Who Decides Where Mailboxes Are Placed?
The Postmaster General, who works for USPS, in your area decides where mailboxes are placed.
Since your Postmaster General knows your geographical location the best, they are designated to decide where mailboxes are placed in your area.
If you would like to move your mailbox, you may have some freedom but always check with your post office first since your mailbox is federal property.
Can the Post Office Make You Move Your Mailbox?
The Post Office can definitely make you move your mailbox. Since USPS owns your mailbox, they have the final decision on where the mailbox lives.
Mail delivery is a public service that requires extreme attention to detail and careful planning. If your local Post Office has decided they need to move your mailbox to ease delivery of mail, then they have all the rights to do so.
Can I Remove My Mailbox?
Your mailbox is federal property and removing it is considered a federal crime with steep fines.

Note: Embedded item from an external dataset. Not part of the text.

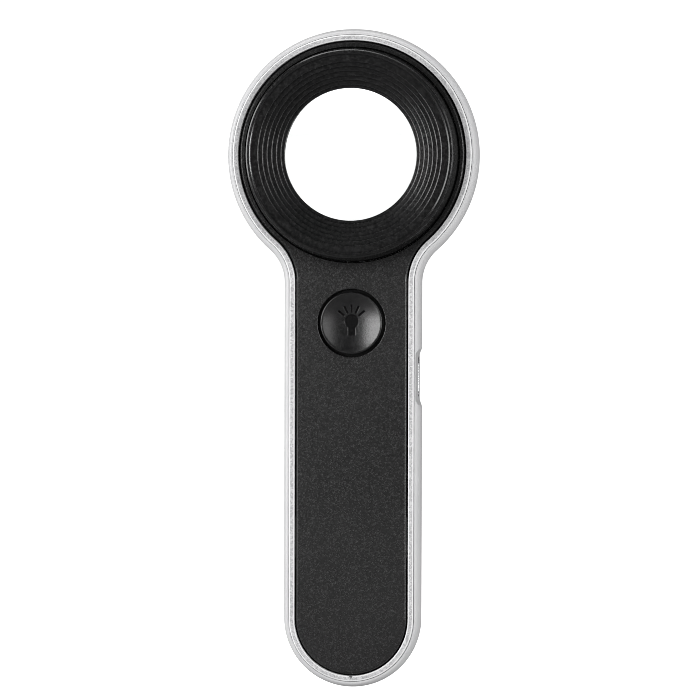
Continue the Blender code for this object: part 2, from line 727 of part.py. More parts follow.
def lamp_sign():
    """Cutter for a plain light bulb sign: round bulb on a square cap, with five rays."""
    bulb_radius, bulb_y, cap_half = 1.6 * MM, 0.35 * MM, 0.9 * MM
    floor_z, top_z = BUTTON_RIM - DISH_DEPTH - SIGN_DEPTH, BUTTON_RIM + 1 * MM
    open_angle = math.asin(cap_half / bulb_radius)
    start = -math.pi / 2 + open_angle
    outline = list(arc((0, bulb_y), bulb_radius, start, 2 * math.pi - math.pi / 2 - open_angle, 16))
    outline += [(-cap_half, bulb_y - 1.3 * MM), (-cap_half, -2.8 * MM), (cap_half, -2.8 * MM)]
    sign = prism(bmesh.new(), outline, floor_z, top_z)
    for ray in range(-2, 3):
        angle = math.pi / 2 - ray * math.radians(25.5)
        along = Vector((math.cos(angle), math.sin(angle)))
        side = Vector((-along.y, along.x)) * 0.22 * MM
        near, far = along * 2.05 * MM, along * 3.8 * MM
        lift = Vector((0, bulb_y))
        corners = [near - side, far - side, far + side, near + side]
        prism(sign, [tuple(corner + lift) for corner in corners], floor_z, top_z)
    return sign


def latching_switch(button_axis):
    """Self-locking push switch: housing on the board, plunger pressed into the button, return spring."""
    housing = mesh_object(
        "switch_body",
        box(bmesh.new(), (0, 0), SWITCH_SIZE, BOARD_TOP + 0.1 * MM),
        "component",
        button_axis,
    )
    bore = revolve(bmesh.new(), [(r * MM, z * MM) for r, z in SWITCH_BORE], 24)
    cut(housing, mesh_object("switch_bore", bore, parent=button_axis))
    stem = revolve(bmesh.new(), [(r * MM, z * MM) for r, z in PLUNGER], 24)
    mesh_object("switch_plunger", stem, "board_white", button_axis)
    per_turn = 10
    coil = []
    for i in range(SPRING_TURNS * per_turn + 1):
        x, y = on_circle(SPRING_RADIUS, 360 * i / per_turn)
        rise = (SPRING_TOP - SPRING_BOTTOM) * i / (SPRING_TURNS * per_turn)
        coil.append((x, y, SPRING_BOTTOM + rise))
    tube("switch_spring", coil, SPRING_WIRE, "steel", button_axis, resolution=1)


def main_board():
    """Circuit board on two posts of the rear shell, with its parts."""
    middle = (BOARD_LOW_Y + BOARD_HIGH_Y) / 2
    outline = rounded_rectangle(BOARD_WIDTH, BOARD_HIGH_Y - BOARD_LOW_Y, 1 * MM, 2)
    outline = [(x, y + middle) for x, y in outline]
    board = mesh_object("main_board", prism(bmesh.new(), outline, BOARD_BOTTOM, BOARD_TOP), "board_green")
    holes = bmesh.new()
    for place in BOARD_SCREWS.values():
        cylinder(holes, place, 1.1 * MM, 4 * MM, 7 * MM)
    cut(board, mesh_object("board_holes", holes))
    on_board = BOARD_TOP + 0.1 * MM
    parts = {
        "charge_controller": ("component", (-4.6 * MM, -4.6 * MM), (5.0 * MM, 4.0 * MM, 1.5 * MM)),
        "led_resistor": ("component", (-7.6 * MM, 6.0 * MM), (1.6 * MM, 3.2 * MM, 0.6 * MM)),
        "charge_capacitor": ("capacitor", (2.6 * MM, -10.2 * MM), (3.2 * MM, 2.5 * MM, 1.6 * MM)),
    }
    for name, (finish, centre, size) in parts.items():
        piece = mesh_object(name, box(bmesh.new(), centre, size, on_board), finish)
        bevel(piece, 0.15 * MM, 1)


def charging_port():
    """USB-C sized receptacle: folded steel shell open at its mouth, and the contact tongue inside."""
    frame = empty("port_axis", (PORT_FACE_X, PORT_Y, PORT_Z))
    frame.rotation_euler = (0, math.pi / 2, 0)
    corner = PORT_HEIGHT / 2 - 0.05 * MM
    outline = rounded_rectangle(PORT_HEIGHT, PORT_WIDTH, corner)
    shell = mesh_object("usb_port_shell", prism(bmesh.new(), outline, -PORT_DEPTH, 0), "steel", frame)
    height, width = PORT_HEIGHT - 2 * PORT_WALL, PORT_WIDTH - 2 * PORT_WALL
    hollow = rounded_rectangle(height, width, corner - PORT_WALL)
    cut(shell, mesh_object("port_hollow", prism(bmesh.new(), hollow, -PORT_CAVITY, 1 * MM), parent=frame))
    tongue = box(bmesh.new(), (0, 0), TONGUE_SIZE, 0.3 * MM - PORT_CAVITY)
    mesh_object("usb_port_tongue", tongue, "component", frame)


def battery():
    """Flat lithium pouch on a foam pad, with its protection board at the head end."""
    pouch = box(bmesh.new(), (0, BATTERY_Y), BATTERY_SIZE, BATTERY_BOTTOM)
    bevel(mesh_object("battery_cell", pouch, "foil"), 1.6 * MM, 2)
    pad = box(bmesh.new(), (0, BATTERY_Y), PAD_SIZE, PAD_BOTTOM)
    mesh_object("battery_foam_pad", pad, "foam")
    guard = box(bmesh.new(), (0, GUARD_Y), GUARD_SIZE, GUARD_BOTTOM)
    mesh_object("battery_protection_board", guard, "board_green")


def wiring():
    """Four insulated leads: battery to board, and board to lamp board."""
    lift = 0.5 * MM
    for side, label, finish in ((-1, "negative", "wire_black"), (1, "positive", "wire_red")):
        x = side * 2.2 * MM - 2.0 * MM
        start_z = GUARD_BOTTOM + 1.0 * MM + lift
        path = [
            (x, GUARD_Y, start_z),
            (x, -18.5 * MM, start_z + 0.4 * MM),
            (x + side * 0.8 * MM, -15.6 * MM, start_z + 1.6 * MM),
            (x, -13.0 * MM, start_z + 0.6 * MM),
            (x, -11.4 * MM, BOARD_TOP + lift + 0.2 * MM),
        ]
        tube(f"battery_wire_{label}", path, WIRE_RADIUS, finish)
        x = side * 2.6 * MM
        path = [
            (x, 13.4 * MM, BOARD_TOP + lift + 0.2 * MM),
            (x, 15.4 * MM, BOARD_TOP + lift + 0.4 * MM),
            (x + side * 1.2 * MM, 19.0 * MM, 8.4 * MM),
            (x + side * 0.6 * MM, 21.2 * MM, 10.6 * MM),
            (x, 24.0 * MM, LED_BOARD_BOTTOM + 1.6 * MM),
        ]
        tube(f"led_wire_{label}", path, WIRE_RADIUS, finish)


def main():
    clear_scene()
    stand_upright()
    head_axis = empty("head_axis", (0, HEAD_Y, 0))
    button_axis = empty("button_axis", (0, BUTTON_Y, 0))
    rear_shell()
    front_shell()
    front_panel()
    lens_hood(head_axis)
    lens(head_axis)
    lens_retainer(head_axis)
    led_reflector(head_axis)
    leds(head_axis)
    led_board(head_axis)
    push_button(button_axis)
    latching_switch(button_axis)
    main_board()
    charging_port()
    battery()
    wiring()
    fasteners(head_axis)


main()
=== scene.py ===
"""The looks of a lighted low vision magnifier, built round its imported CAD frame.

Pieces are drawn as if the magnifier lay on its back, with the outline in X and Y and the depth in Z,
in millimetres. They are then scaled and turned to stand: drawn (x, y, z) becomes (x, -z, y) in metres.
"""

import math

import bmesh
import bpy
from mathutils import Matrix, Quaternion, Vector

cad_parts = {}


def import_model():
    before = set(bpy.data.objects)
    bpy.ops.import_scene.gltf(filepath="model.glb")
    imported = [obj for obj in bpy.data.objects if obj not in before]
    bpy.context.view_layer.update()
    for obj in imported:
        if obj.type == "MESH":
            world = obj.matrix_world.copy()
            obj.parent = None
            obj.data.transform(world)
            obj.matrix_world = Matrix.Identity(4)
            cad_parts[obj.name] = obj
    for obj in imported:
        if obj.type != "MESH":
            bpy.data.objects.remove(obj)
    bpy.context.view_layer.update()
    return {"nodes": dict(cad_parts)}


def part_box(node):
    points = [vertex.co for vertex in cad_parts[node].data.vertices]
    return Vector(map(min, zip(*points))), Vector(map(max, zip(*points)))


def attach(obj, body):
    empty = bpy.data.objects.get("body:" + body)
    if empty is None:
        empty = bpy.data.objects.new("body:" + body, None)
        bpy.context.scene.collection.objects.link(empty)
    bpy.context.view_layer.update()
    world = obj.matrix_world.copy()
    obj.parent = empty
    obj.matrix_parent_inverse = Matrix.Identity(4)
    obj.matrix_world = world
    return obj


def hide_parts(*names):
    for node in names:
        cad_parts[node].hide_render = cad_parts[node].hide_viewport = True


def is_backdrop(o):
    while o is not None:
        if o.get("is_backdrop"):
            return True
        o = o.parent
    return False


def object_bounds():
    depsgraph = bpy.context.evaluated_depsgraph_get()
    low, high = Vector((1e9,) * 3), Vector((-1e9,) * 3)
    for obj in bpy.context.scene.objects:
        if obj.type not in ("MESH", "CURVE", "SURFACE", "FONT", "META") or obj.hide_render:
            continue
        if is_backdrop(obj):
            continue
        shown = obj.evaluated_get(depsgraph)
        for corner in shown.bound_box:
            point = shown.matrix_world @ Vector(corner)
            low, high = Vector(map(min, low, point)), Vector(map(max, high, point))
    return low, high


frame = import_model()

MM = 0.001
STAND = Matrix.Rotation(math.pi / 2, 4, "X") @ Matrix.Scale(MM, 4)


def drawn_box(node):
    """A CAD node's lowest and highest corner, in drawn millimetres."""
    low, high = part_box(node)
    return Vector((low.x, low.z, -high.y)) / MM, Vector((high.x, high.z, -low.y)) / MM


def drawn_centre(node):
    """The middle of a CAD node's box, in drawn millimetres."""
    low, high = drawn_box(node)
    return (low + high) / 2


# Outline of the case; its length and head come from the frame
CASE_LOW, CASE_HIGH = drawn_box("rear_shell")
LENGTH = CASE_HIGH.y - CASE_LOW.y
HEAD_Y = drawn_centre("lens").y
HEAD_RADIUS = LENGTH / 2 - HEAD_Y
HANDLE_HALF_WIDTH = 15.5
NECK_FILLET = 9.8
END_Y = -LENGTH / 2 + HANDLE_HALF_WIDTH

# Levels: those of the frame, and four of the case's own
PANEL_BOTTOM = drawn_box("front_panel")[0].z
PANEL_TOP = drawn_box("front_panel")[1].z
FRAME_TOP = drawn_box("front_shell")[1].z
SHELL_TOP = CASE_HIGH.z
HOOD_BOTTOM = drawn_box("lens_hood")[0].z
HOOD_TOP = drawn_box("lens_hood")[1].z
BUTTON_RIM = drawn_box("push_button")[1].z
SHELL_WIDEST = 12.8
LEDGE_HEIGHT = 13.85
FRAME_BOTTOM = 14.05
LENS_SEAT = 12.5

# Insets of the case's edges, from the outline
BACK_INSET = 4.2
BACK_CURVE = 2 / 1.7
SHOULDER_INSET = 1.25
SHOULDER_TURN = math.radians(80)
LIP_INSET = 1.12
LIP_CORNER_INSET = 1.30
SHELL_INNER_INSET = 1.38
FRAME_OUTER_INSET = 1.47
FRAME_INNER_INSET = 2.72
FLANGE_INSET = 2.75
PANEL_INSET = 3.1
# Inner wall of the shell below its ledge, as (inset, height)
INNER_WALL = [(1.95, LEDGE_HEIGHT), (2.2, 9.0), (2.8, 5.0), (3.6, 3.0), (5.2, 1.8)]

# Edges and openings of the case
FRAME_OUTER_ROUNDING = 0.36
FRAME_INNER_ROUNDING = 0.34
FLANGE_THICKNESS = 0.3
INLAY_CHAMFER_WIDTH = 0.34
INLAY_CHAMFER_HEIGHT = 0.27
NICK_HALF_WIDTH = 0.75
NICK_TIP = 0.1
NICK_DEPTH = 0.62
REAR_OPENING = 19.8
CUT_PAST = 2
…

If you choose to not have mail delivered to you anymore, you can request this at your local post office.
How Do I Request to Move My Mailbox?
Contact your local Post Office if you would like to move your mailbox. They will contact your local Postmaster and together you can agree.
Your Postmaster knows best where mailboxes can be placed to allow for ease of delivery. They also take into consideration where the homeowner would like to have their mailbox. In collaboration, you can find a suitable place for your mailbox.
Moving Mailbox to Front Door
It may be possible for you to move your mailbox to your front door but before you do you MUST contact your local post office.
Contact your local post office and request to have your mailbox moved. You have to do this because a mailbox is federal property and moving it without permission is considered a federal offense.
You will likely be allowed to move your mailbox but doing your due diligence will save you some headaches.
Who Is Responsible for Mailbox Maintenance?
Although USPS owns your mailbox, you are responsible for its maintenance.
This includes making sure the number is visible, it is free of rust, it is well painted, and it is stable. If you do not maintain your mailbox, you may be fined.